Polytechnic University of the Philippines – Cabiao Campus
- Former name: Pamantasang Bayan ng Cabiao
- Motto: Tanglaw ng Bayan
- Motto in English: Light of the Nation
- Type: State
- Established: June 15, 1996
- President: Emanuel de Guzman
- Location: Cabiao, Nueva Ecija, Philippines 15°14′24″N 120°51′27″E﻿ / ﻿15.2401°N 120.8575°E
- Colors: Maroon and gold
- Website: www.pup.edu.ph
- Location in Nueva Ecija Location in Luzon Location in the Philippines

= Polytechnic University of the Philippines Cabiao =

Public university in Nueva Ecija, Philippines

Polytechnic University of the Philippines – Cabiao Campus is a state university located in Cabiao, Nueva Ecija, Philippines. It was established in June 1996 through a Memorandum of Agreement between the Municipal Government of Cabiao and the Polytechnic University of the Philippines.

== History ==
The university started as the Pamantasang Bayan ng Cabiao on June 15, 1996 through a Memorandum of Agreement between the Local Government Unit of Cabiao and the Polytechnic University of the Philippines. The school, which was then under the PUP Open University, initially offered courses in Computer Technology and Computer Secretarial catering to unemployed adults, out-of-school youth, and high school graduates who could not pursue college education because of financial constraints.

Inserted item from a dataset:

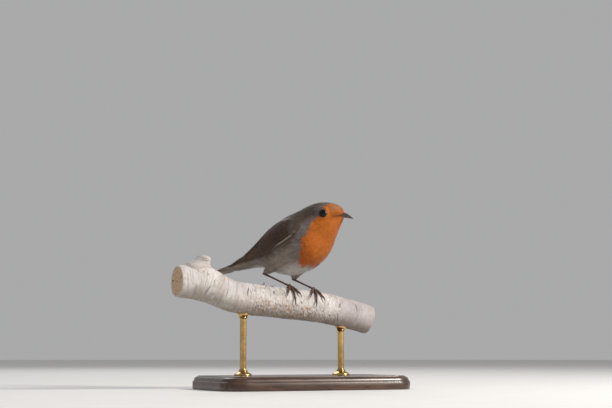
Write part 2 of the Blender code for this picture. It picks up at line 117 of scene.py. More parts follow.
def straightBody(station, angle):
    backX, backZ, bellyX, bellyZ, upper, lower = through(stations, station)
    turn = math.radians(angle)
    share = (1.0 - math.cos(turn)) / 2.0
    point = Vector((backX, 0, backZ)).lerp(Vector((bellyX, 0, bellyZ)), share)
    width = (upper + (lower - upper) * share) * abs(math.sin(turn)) ** fullness
    point.y = -width if angle < 180.0 else width
    return point


def body(station, angle):
    return turned(straightBody(station, angle), 1.0 - smooth(turnTo, turnFrom, station))


def bodyNormal(station, angle):
    ahead = body(min(station + 0.05, lastStation), angle) - body(station - 0.05, angle)
    return ahead.cross(body(station, angle + 1.5) - body(station, angle - 1.5)).normalized()


def wingPoint(side, t, c, height=0.0):  # t runs from the bend to the tip, c from the upper to the lower edge
    station, high, low = through(wingEdge, min(max(t, 0.0), wingEnd))
    share = t / wingEnd
    thick = wingThick["middle"] + (wingThick["tip"] - wingThick["middle"]) * smooth(0.45, 1.0, share)
    thick *= 0.62 + 0.38 * smooth(0.0, 0.14, share)
    crown = 1.0 - min(1.0, abs(2.0 * c - 1.0)) ** 3
    thick = wingThick["edge"] + (thick - wingThick["edge"]) * crown
    angle = high + (low - high) * c
    turn = angle if side < 0 else 360.0 - angle
    return (body(station, turn) + bodyNormal(station, turn) * (airGap + thick + height) + middle) * mm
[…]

In 2009, the school decided to stop offering vocational programs in exchange for a four-year degree, Bachelor in Elementary Education.

Through the efforts of the Cabiao Local Government Unit headed by Hon. Mayor Gloria C. Congco and Hon. Vice-Mayor Ernesto S. Talens, Jr., the rest of Sangguniang Bayan members, and the Polytechnic University of the Philippines headed by Dr. Emanuel C. De Guzman, and Vice President for Branches and Campuses Dr. Joseph Mercado, the National Government funded the construction of a two-storey building with 12 classrooms. The construction was completed in February 2013 to accommodate more students. Through a Sangguniang Bayan Resolution, PUP Cabiao Campus offered its second course, Bachelor of Science in Business Administration major in Marketing Management.

==Academics==
PUP Cabiao is composed of two colleges, the College of Education and the College of Business Administration. The campus formerly grants vocational programs under the PUP Open University. It ceased granting vocational courses in 2009 in exchange to offer a four-year degree. The two undergraduate programs are the Bachelor in Secondary Education and the Bachelor of Science in Business Administration Major in Marketing Management.